Studio album by People in Planes
- Released: September 9, 2008
- Genre: Alternative rock; indie rock; hard rock;
- Length: 53:30
- Label: Wind-up
- Producer: Dan Austin; Matt Squire;

People in Planes chronology
| Acoustic EP (2006) | Beyond the Horizon (2008) | Gung Ho For Info EP (2009) |

= Beyond the Horizon (People in Planes album) =

Beyond the Horizon is the second and final album by the Welsh alternative rock band People in Planes (or third album overall, as their first, 2002's Splendid Animation, was released under their previous band name, Tetra Splendour).

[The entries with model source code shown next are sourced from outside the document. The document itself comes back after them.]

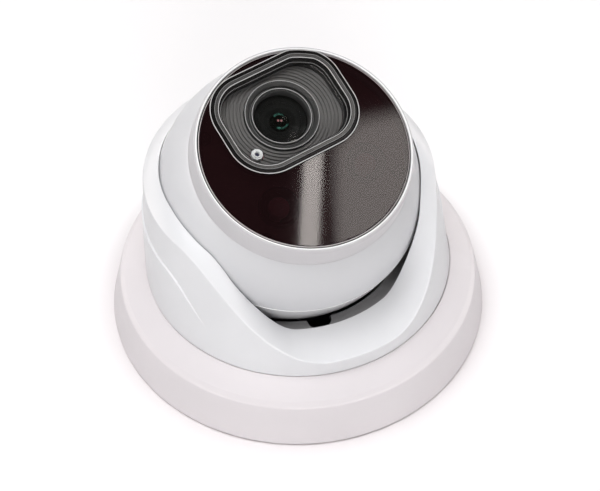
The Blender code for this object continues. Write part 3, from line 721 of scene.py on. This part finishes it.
# ---------------------------------------------------------------- ball
def build_ball():
    def band(radius, low, high, steps):
        start, end = (math.degrees(math.asin(z / radius)) for z in (low, high))
        return arc((0, 0), radius, start, end, steps)

    inner = BALL_RADIUS - SHELL_WALL
    front = BEZEL_BACK - GAP
    outside = band(BALL_RADIUS, SEAM + 0.5, front - 0.6, 22)
    profile = [(BALL_RADIUS - 1.3, SEAM), (BALL_RADIUS - 0.35, SEAM), (BALL_RADIUS - 0.08, SEAM + 0.14)]
    profile += outside
    lip = sphere_radius(BALL_RADIUS, front)
    profile += [(lip + 0.06, front - 0.12), (lip - 0.02, front - 0.03), (lip - 0.2, front)]
    profile += band(inner, front, SEAM, 8)
    piece("ball_front", lathe(profile), "white_plastic", "front_half", ROLL, ["front_shell"],
          look="ball_plastic")

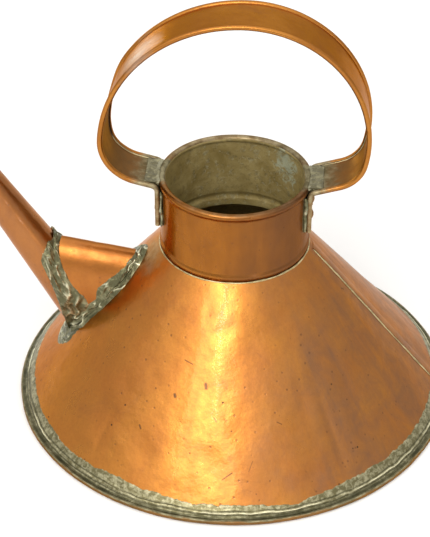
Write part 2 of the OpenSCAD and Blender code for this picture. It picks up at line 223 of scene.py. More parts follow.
def smooth(x, low, high):
    """0 up to low, 1 from high on, and an even rise between them."""
    t = np.clip((x - low) / (high - low), 0, 1)
    return t * t * (3 - 2 * t)


def arc(centre, radius, start, end, steps):
    """Points of an arc; angles in degrees from the first axis towards the second."""
    angles = np.radians(np.linspace(start, end, steps + 1))
    return np.stack([centre[0] + radius * np.cos(angles), centre[1] + radius * np.sin(angles)], -1)


def subdivide(points, step):
    """The outline with points added so that none are further apart than step."""
    points = np.asarray(points, float)
    made = []
    for a, b in zip(points, np.roll(points, -1, axis=0)):
        n = max(1, math.ceil(np.linalg.norm(b - a) / step))
        made.extend(a + (b - a) * i / n for i in range(n))
    return np.array(made)


def resample(points, step):
    """The open line with its points spaced about that step apart."""
    points = np.asarray(points, float)
    run = np.concatenate([[0], np.cumsum(np.linalg.norm(np.diff(points, axis=0), axis=1))])
    at = np.linspace(0, run[-1], max(2, round(run[-1] / step)) + 1)
    return np.stack([np.interp(at, run, points[:, k]) for k in range(points.shape[1])], -1)


# ---------- meshes ----------

CREASE = math.radians(42)       # faces that meet more sharply than this keep a hard edge


def link(name, data):
    """A new object of that data in the scene."""
    made = bpy.data.objects.new(name, data)
    bpy.context.scene.collection.objects.link(made)
    return made


def join_and_turn_out(mesh):
    """Joins doubled points and turns every face outwards."""
    work = bmesh.new()
    work.from_mesh(mesh)
    bmesh.ops.remove_doubles(work, verts=work.verts, dist=1e-7)
    bmesh.ops.recalc_face_normals(work, faces=work.faces)
    work.to_mesh(mesh)
    work.free()


def piece(name, points, faces, body, materials, replaces=(), face_materials=None, tone=None):
    """A closed mesh of points in millimetres that rides on a body.

    face_materials picks one of the materials for each face. tone is each point's painted light on solder: 1
    for a highlight painted on a crest, -1 for shade painted in a groove; on the base's lip it darkens the
    tin.
    """
    mesh = bpy.data.meshes.new(name)
    mesh.from_pydata((np.asarray(points).reshape(-1, 3) * MM).tolist(), [], faces)
    for m in materials:
        mesh.materials.append(m)
    if face_materials is not None:
        mesh.polygons.foreach_set("material_index", np.asarray(face_materials, np.int32))
    if tone is not None:
        shade = mesh.attributes.new("tone", "FLOAT", "POINT")
        shade.data.foreach_set("value", np.asarray(tone, np.float32).ravel())
    join_and_turn_out(mesh)
    mesh.polygons.foreach_set("use_smooth", [True] * len(mesh.polygons))
    mesh.set_sharp_from_angle(angle=CREASE)
    made = link(name, mesh)
    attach(made, body)
    if replaces:
        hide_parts(*replaces)
    return made


def grid_faces(rows, columns, wrap_rows=True, start=0):
    """Faces of a grid of points whose columns close round, and whose rows do too unless told otherwise."""
    i = np.arange(rows if wrap_rows else rows - 1)[:, None]
    j = np.arange(columns)[None, :]
    a, b = i * columns, (i + 1) % rows * columns
    k = (j + 1) % columns
    quads = np.stack(np.broadcast_arrays(a + j, b + j, b + k, a + k), -1).reshape(-1, 4) + start
    return quads.tolist()


def capped_faces(rows, columns):
    """Faces of a grid whose columns close round, with a cap on its first and its last row."""
    caps = [list(range(columns)), list(range((rows - 1) * columns, rows * columns))]
    return grid_faces(rows, columns, wrap_rows=False) + caps


def turns(count):
    """That many angles round a full turn, in radians."""
    return np.linspace(0, 2 * math.pi, count, endpoint=False)


def circle(turn):
    """Points at those angles on the level circle of radius 1."""
    return xyz(np.cos(turn), np.sin(turn), 0.0)


def ring_grid(profile, columns):
    """Points of an outline of [radius, height] turned round the Z axis."""
    turn = turns(columns)
    r, z = profile[:, 0][:, None], profile[:, 1][:, None]
    return xyz(r * np.cos(turn), r * np.sin(turn), z)


def push_out(points, push):
    """Moves points away from the Z axis, in place."""
    radius = np.hypot(points[..., 0], points[..., 1])
    points[..., :2] *= (1 + push / np.maximum(radius, 1))[..., None]


def on_spout(points):
    """Points whose Z runs along the spout's axis from its foot, taken to the part's frame."""
    return SPOUT_FOOT + points[..., :1] * OVER + points[..., 1:2] * SIDE + points[..., 2:] * AXIS


def shell(outer, inner):
    """Rows of an outer surface followed by the inner one's rows backwards: a closed section."""
    return np.concatenate([outer, inner[::-1]])


def tube_piece(name, outer, inner, material, node):
    """A tube of sheet on the can, with patina inside."""
    points = shell(outer, inner)
    rows, columns = points.shape[:2]
    row = np.arange(rows)
    is_inner = ((row >= len(outer)) & (row < rows - 1)).astype(int)
    piece(name, points, grid_faces(rows, columns), "can", [material, INSIDE], [node],
          np.repeat(is_inner, columns))


def solder_band(name, top, below, tone, material, node):
    """A band of solder on the can between its top surface and the one it lies on."""
    points = shell(top, below)
    faces = grid_faces(*points.shape[:2])
    piece(name, points, faces, "can", [material], [node], tone=shell(tone, 0 * tone))


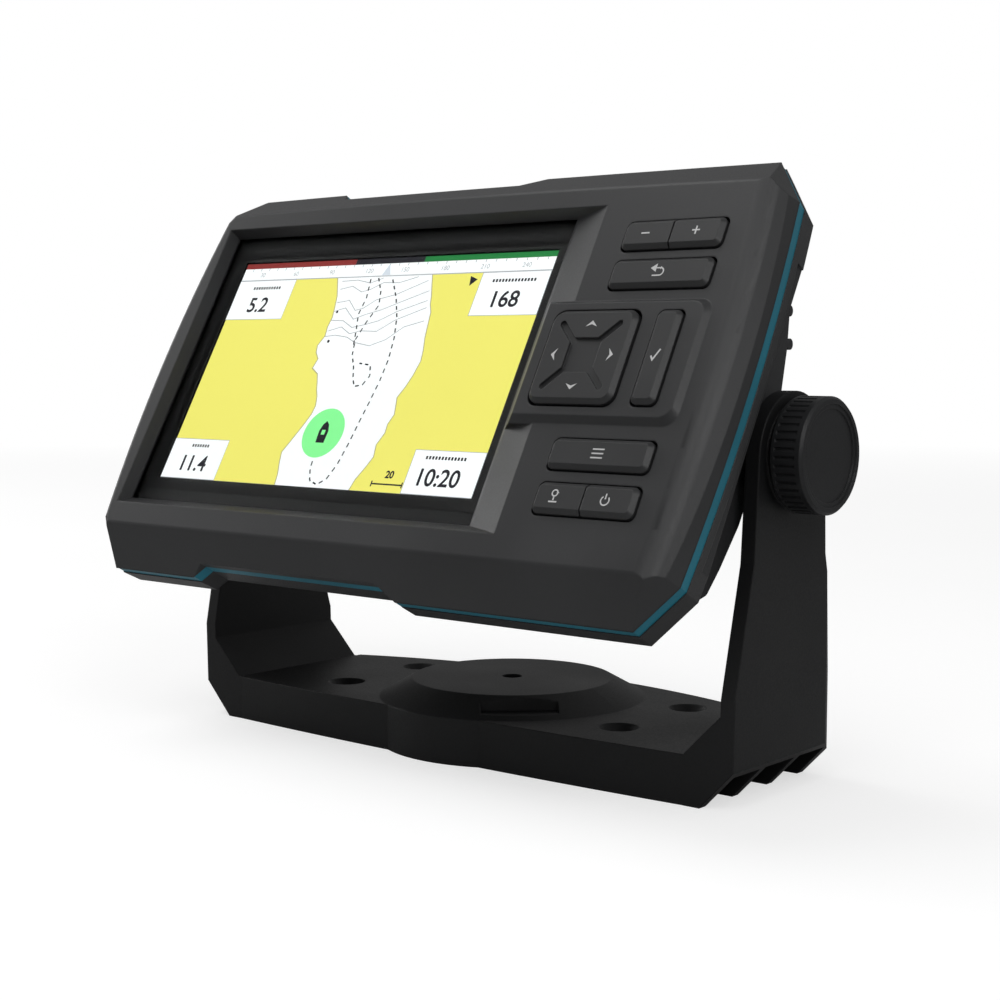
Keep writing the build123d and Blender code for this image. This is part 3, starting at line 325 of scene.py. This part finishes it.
# ---- Picture ----
LEFT, RIGHT, LOW, HIGH = -77.8, 30.2, -32.4, 32.4
BAND_LOW, COMPASS_LOW = 30.8, 27.2
PICTURE_BACK, STEP = -0.62, 0.035
WHITE = lit("picture_white", (0.93, 0.95, 0.95))
LAND = lit("picture_land", (0.83, 0.78, 0.16))
SHORE = lit("picture_shore", (0.42, 0.4, 0.22))
INK = lit("picture_ink", (0.02, 0.02, 0.025))
GREY = lit("picture_grey", (0.38, 0.4, 0.42))
PALE = lit("picture_pale", (0.62, 0.68, 0.74))
GREEN = lit("picture_green", (0.24, 0.9, 0.3))
RED_BAND = lit("picture_red_band", (0.24, 0.033, 0.03))
GREEN_BAND = lit("picture_green_band", (0.02, 0.2, 0.05))
PORT_SHORE = [
    (-40.8, 27.2), (-39.6, 24.5), (-38.3, 21.5), (-37.6, 18.4), (-37.0, 15.2), (-37.4, 12.4), (-37.0, 9.8),
    (-38.4, 7.0), (-37.9, 5.0), (-36.3, 3.1), (-37.0, 0.4), (-34.4, -1.2), (-33.3, -3.6), (-32.4, -5.8),
    (-31.4, -7.6), (-30.6, -10.2), (-30.9, -12.6), (-32.2, -15.6), (-33.4, -18.0), (-34.6, -20.4),
    (-36.2, -23.4), (-35.6, -26.2), (-34.6, -29.4), (-34.2, LOW),
]
STARBOARD_SHORE = [
    (-7.6, 27.2), (-6.6, 24.4), (-5.2, 20.8), (-4.6, 18.6), (-3.4, 16.2), (-2.8, 12.6), (-2.2, 9.0),
    (-1.2, 5.6), (-0.7, 2.6), (-1.5, -1.4), (-2.6, -4.6), (-4.0, -7.4), (-3.4, -9.6), (-2.8, -12.0),
    (-3.8, -14.6), (-3.6, -17.0), (-5.0, -20.2), (-4.4, -23.4), (-5.6, -26.0), (-7.6, -29.6), (-8.4, LOW),
]


def layer(name, outlines, depth, material):
    """One layer of the picture. A higher depth is nearer the viewer."""
    flat(name, outlines, PICTURE_BACK + STEP * depth, material, "display", "lcd_glass")


layer("picture_water", [box(LEFT, LOW, RIGHT, HIGH)], 0, WHITE)
layer("picture_land_port", [[(LEFT, COMPASS_LOW), (LEFT, LOW)] + PORT_SHORE[::-1]], 1, LAND)
layer("picture_land_starboard", [[(RIGHT, COMPASS_LOW)] + STARBOARD_SHORE + [(RIGHT, LOW)]], 1, LAND)
layer("picture_shoreline", stroke(PORT_SHORE, 0.3) + stroke(STARBOARD_SHORE, 0.3), 2, SHORE)
CONTOURS = (
    ((-38.2, 23.6), (-34.0, 24.4), (-30.0, 22.6), (-27.0, 23.4), (-23.4, 25.2), (-18.0, 25.0), (-12.0, 26.6)),
    ((-37.4, 19.6), (-33.2, 20.2), (-29.8, 17.2), (-27.2, 17.8), (-23.6, 20.2), (-17.4, 21.6), (-8.2, 25.4)),
    ((-37.2, 17.0), (-33.6, 18.0), (-29.2, 14.6), (-26.0, 15.8), (-20.6, 17.2), (-14.8, 19.4), (-6.6, 22.4)),
    ((-37.0, 14.4), (-32.6, 14.2), (-28.6, 12.2), (-24.4, 13.0), (-20.2, 14.0), (-15.0, 16.6), (-6.0, 19.6)),
    ((-36.8, 11.2), (-32.4, 12.4), (-28.6, 10.4), (-25.0, 11.2), (-19.4, 11.0), (-14.4, 14.2), (-5.4, 17.6)),
    ((-37.2, 9.6), (-33.4, 10.0), (-29.0, 9.4), (-25.4, 7.8), (-20.0, 6.9), (-15.2, 8.6), (-10.6, 12.2),
     (-4.6, 13.8)),
    ((-38.6, 26.0), (-33.0, 26.2), (-28.0, 25.2), (-24.0, 26.6)),
)
layer("picture_contours", [quad for line in CONTOURS for quad in stroke(line, 0.22)], 1, GREY)
TRACKS = (
    ((-20.6, 26.0), (-17.0, 20.6), (-14.2, 15.0), (-12.4, 9.0), (-11.6, 3.0), (-11.8, -3.0), (-12.6, -9.0),
     (-13.4, -14.0), (-14.2, -20.0), (-15.4, -26.0), (-17.2, -30.0), (-19.8, -31.6), (-22.6, -30.6),
     (-24.0, -27.4), (-24.2, -24.8)),
    ((-25.8, 26.6), (-23.2, 22.6), (-22.0, 18.6), (-24.2, 13.4), (-25.6, 8.6), (-24.6, 4.2), (-22.6, 1.0),
     (-21.2, -2.4), (-19.8, -4.6), (-17.2, -4.2), (-15.8, -1.6), (-17.0, 1.4), (-21.0, 1.9)),
    ((-28.4, 26.4), (-27.4, 20.8), (-28.0, 16.0), (-26.6, 11.4), (-25.4, 6.6)),
)
layer("picture_tracks", [quad for line in TRACKS for quad in dashes(line, 0.42, 1.25, 1.05)], 3, INK)
layer("picture_own_ship_ring", [disc(-24.2, -17.7, 6.8)], 4, GREEN)
HULL = [
    (-25.6, -20.4), (-22.8, -20.4), (-22.6, -17.2), (-23.2, -15.4), (-24.2, -14.4), (-25.2, -15.4),
    (-25.8, -17.2),
]
layer("picture_own_ship", [HULL], 5, INK)
layer("picture_own_ship_cabin", [box(-24.8, -18.2, -23.6, -16.9)], 6, GREEN)
DOTS = [disc(-35.0, 8.2, 0.45, 16), disc(-36.0, 16.8, 0.4, 16)]
ARROWHEAD = [(5.4, 26.2), (8.0, 25.2), (6.0, 23.4)]
layer("picture_marks", DOTS + [ARROWHEAD], 3, INK)
SCALE_ENDS = [box(u - 0.2, -31.1, u + 0.2, -29.6) for u in (-1.9, 7.9)]
layer("picture_scale_bar", [box(-1.9, -30.55, 7.9, -30.15)] + SCALE_ENDS, 3, INK)
layer("picture_compass", [box(LEFT, COMPASS_LOW, RIGHT, BAND_LOW)], 3, WHITE)
layer("picture_compass_line", [box(LEFT, 26.95, RIGHT, 27.25)], 4, GREY)
layer("picture_red_band", [box(LEFT, BAND_LOW, -36.0, HIGH)], 3, RED_BAND)
layer("picture_dark_band", [box(-36.0, BAND_LOW, -12.0, HIGH)], 3, INK)
layer("picture_green_band", [box(-12.0, BAND_LOW, RIGHT, HIGH)], 3, GREEN_BAND)
TICKS = [box(u - 0.12, 30.0, u + 0.12, BAND_LOW) for u in [LEFT + 3.2 * i for i in range(1, 34)]]
layer("picture_compass_ticks", TICKS, 4, GREY)
layer("picture_pointer", [[(-25.0, 27.3), (-22.0, 27.3), (-23.5, 30.7)]], 5, PALE)
BOXES = (
    (LEFT, 15.0, -56.0, 26.95), (9.2, 15.0, RIGHT, 26.95),
    (LEFT, LOW, -56.8, -21.0), (8.4, LOW, RIGHT, -21.0),
)
layer("picture_boxes", [box(*b) for b in BOXES], 4, WHITE)
layer("picture_box_lines", [quad for b in BOXES for quad in stroke(box(*b), 0.16, True)], 5, GREY)
# Each label is a row of short bars in place of a word: its middle, height and width.
LABELS = ((-66.2, 24.6, 10.5), (19.8, 24.6, 13.5), (-67.0, -22.9, 6.5), (18.6, -22.9, 12.5))
BARS = []
for middle, height, width in LABELS:
    left = middle - width / 2
    while left < middle + width / 2 - 0.6:
        BARS.append(box(left, height - 0.42, left + 0.62, height + 0.42))
        left += 0.98
layer("picture_labels", BARS, 5, INK)
TEXT_LEVEL = PICTURE_BACK + STEP * 5
for name, text, u, v, size in (
    ("picture_number_a", "5.2", -67.2, 19.2, 6.2),
    ("picture_number_b", "168", 18.6, 19.2, 6.2),
    ("picture_number_c", "11.4", -67.4, -28.2, 6.2),
    ("picture_number_d", "10:20", 18.0, -28.2, 6.2),
    ("picture_number_e", "20", 3.0, -27.9, 2.6),
):
    digits(name, text, u, v, size, TEXT_LEVEL, INK, "display", 0.1)
for index, u in enumerate((-70.0, -57.0, -43.5, -30.0, -17.5, -4.0, 9.0, 22.0)):
    bearing = str(30 + 30 * index)
    digits(f"picture_bearing_{index}", bearing, u, 28.7, 1.9, TEXT_LEVEL, GREY, "display")

# ---- Black border printed on the back of the glass ----
BORDER_LEVEL = -0.19
OUTER = box(-84.4, -41.0, 34.8, 41.0)
INNER = box(LEFT - 0.3, LOW - 0.3, RIGHT + 0.3, HIGH + 0.3)
BORDER = [[OUTER[i], OUTER[(i + 1) % 4], INNER[(i + 1) % 4], INNER[i]] for i in range(4)]
flat("lens_border", BORDER, BORDER_LEVEL, MATERIALS["black_foam"], "display", "black_foam")

# ---- Symbols on the keys, at the levels of the low key tops and of the tall ones ----
CAP, TALL = 5.87, 7.07
ICON = printed("icon_white", (0.62, 0.62, 0.62))


def chevron(u, v, du, dv):
    """A barbed arrowhead that points along (du, dv)."""
    tip, tail, spread = 0.75, 0.45, 1.55
    return [
        (u + du * tip, v + dv * tip),
        (u - du * tip - dv * spread, v - dv * tip + du * spread),
        (u - du * tail * 0.4, v - dv * tail * 0.4),
        (u - du * tip + dv * spread, v - dv * tip - du * spread),
    ]


SYMBOLS = (
    ("icon_zoom_out", "button_zoom_out", CAP, [box(57.85, 31.64, 60.05, 32.02)]),
    ("icon_zoom_in", "button_zoom_in", CAP,
     [box(71.3, 31.78, 73.3, 32.14), box(72.1, 32.14, 72.5, 33.0), box(72.1, 30.9, 72.5, 31.78)]),
    ("icon_back", "button_back", CAP,
     stroke([(65.0, 22.6), (66.3, 22.6)] + ring(66.3, 21.65, 0.95, 90, -90, 14) + [(64.5, 20.7)], 0.34)
     + [[(65.2, 23.7), (63.6, 22.6), (65.2, 21.6)]]),
    ("icon_pad", "pad_cap", TALL,
     [chevron(53.8, 8.1, 0, 1), chevron(46.0, 0.35, -1, 0),
      chevron(61.5, 0.35, 1, 0), chevron(53.7, -7.55, 0, -1)]),
    ("icon_ok", "button_ok", TALL, stroke([(72.2, 0.1), (72.9, -0.9), (74.2, 1.7)], 0.42)),
    ("icon_menu", "button_menu", CAP,
     [box(64.3, v - 0.17, 67.4, v + 0.17) for v in (-21.75, -22.75, -23.75)]),
    ("icon_mark", "button_mark", CAP,
     stroke(ring(58.3, -32.4, 0.72, 0, 360, 24), 0.34, True)
     + [box(58.12, -34.1, 58.48, -33.3), box(57.2, -34.6, 59.4, -34.25)]),
    ("icon_power", "button_power", CAP,
     stroke(ring(71.7, -33.4, 1.05, 125, 415, 30), 0.32) + [box(71.53, -33.1, 71.87, -31.8)]),
)
for name, body, height, shapes in SYMBOLS:
    flat(name, shapes, height, ICON, body, "white_plastic")

# ---- Floor, light and camera ----
AMBIENT = 0.3  # strength of the white surroundings, apart from what the camera sees directly
bpy.ops.mesh.primitive_plane_add(size=40, location=(0, 0, 0))
floor = bpy.context.object
floor.name = "floor"
ground = Nodes("floor_paint")
mottle = ground.noise(6.0, 2.0)
spot = ground.add("ShaderNodeTexCoord")
reach = ground.add("ShaderNodeVectorMath", {0: spot.outputs["Object"]}, operation="LENGTH")
far = ground.ramp(reach.outputs["Value"], 0.3, 1.5, 0.0, 1.0)
near_paint = ground.blend(mottle, rgb(0.5, 0.5, 0.5), rgb(0.53, 0.53, 0.53))
seen = ground.add("ShaderNodeLightPath")
glow = ground.add("ShaderNodeMath", operation="MULTIPLY")
ground.link(seen.outputs["Is Camera Ray"], glow.inputs[0])
ground.link(ground.ramp(far, 0.0, 1.0, 0.62, 1.0), glow.inputs[1])
ground.set(Base_Color=ground.blend(far, near_paint, rgb(0.0, 0.0, 0.0)), Roughness=0.8)
ground.set(**{"Emission Color": rgb(1, 1, 1), "Emission Strength": glow.outputs[0]})
ground.set(**{"Specular IOR Level": 0.0})
floor.data.materials.append(ground.material)

world = bpy.data.worlds.new("studio")
world.use_nodes = True
sky = world.node_tree
path = sky.nodes.new("ShaderNodeLightPath")
shade = sky.nodes.new("ShaderNodeMapRange")
sky.links.new(path.outputs["Is Camera Ray"], shade.inputs["Value"])
shade.inputs["To Min"].default_value = AMBIENT
shade.inputs["To Max"].default_value = 1.0
sky.links.new(shade.outputs["Result"], sky.nodes["Background"].inputs["Strength"])
sky.nodes["Background"].inputs["Color"].default_value = (1, 1, 1, 1)
bpy.context.scene.world = world

LAMP_DISTANCE = 1.2


def softbox(name, direction, size, radiance):
    """A large soft lamp that faces the display, placed by the direction it is seen in."""
    lamp = bpy.data.lights.new(name, "AREA")
    lamp.shape = "RECTANGLE"
    lamp.size, lamp.size_y = size
    lamp.energy = radiance * pi * size[0] * size[1]
    holder = bpy.data.objects.new(name, lamp)
    aim = Vector((0, 0, 0.08))
    holder.location = aim + Vector(direction).normalized() * LAMP_DISTANCE
    holder.rotation_euler = (aim - holder.location).to_track_quat("-Z", "Y").to_euler()
    bpy.context.scene.collection.objects.link(holder)


softbox("lamp_right", (0.72, -0.42, 0.55), (0.5, 0.8), 3.0)
softbox("lamp_left", (-0.92, -0.04, 0.37), (0.5, 0.5), 2.8)
softbox("lamp_key", (-0.38, -0.15, 0.91), (0.8, 0.45), 3.0)
softbox("lamp_band", (0.215, -0.6, 0.77), (0.5, 0.5), 2.6)

lens = bpy.data.cameras.new("camera")
lens.sensor_width = 36.0
lens.lens = 63.37
lens.clip_start = 0.01
camera = bpy.data.objects.new("camera", lens)
camera.location = (0.28714, -0.34166, 0.10023)
camera.rotation_euler = (radians(90 - 4.84), 0, radians(39.9))
bpy.context.scene.collection.objects.link(camera)
bpy.context.scene.camera = camera
bpy.context.scene.view_settings.view_transform = "Standard"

People In Planes were in pre-production for their second album for Wind-Up records since they returned from the States in late 2006. They took a period off to rehearse new material and played a string of UK shows in late 2006 and early 2007 where they road-tested new material. New song titles include: "Baked", "Evil With You", "Get On The Flaw", "Human Error", "Better Than Life", "I Wish That You'd Fall Apart" and "Tonight (The Sun Will Rise)"
On February 7, 2008 People In Planes released Pretty Buildings, the first song from Beyond The Horizon as an internet download through Myspace and the band's mailing list.

Hey people. I hereby declare People In Planes are back! Our new project was recorded with four different producers in six studios across Wales, England and America, and we've put our entire souls into it. It's been a long wait for all of us, and we're really excited to present this first track to you- "Pretty Buildings". --Gareth, Peter, Kris, John and Ian

The band headed out to SXSW in March to showcase songs from the new album before joining Jupiter One on a co-headlining tour across the States between March and April. Guitarist Peter Roberts blogged from the road on the band's Myspace revealing that the first radio single is set to be M'aidez, M'aidez, due sometime before the end of the first run of shows.
On March 26, 2008, the first video from Beyond The Horizon, for the song Pretty Buildings, was released online as a purevolume exclusive. In addition, on this date the splash page of the band's website changed revealing Beyond The Horizon as the title of the album with a tentative release date of Summer 2008.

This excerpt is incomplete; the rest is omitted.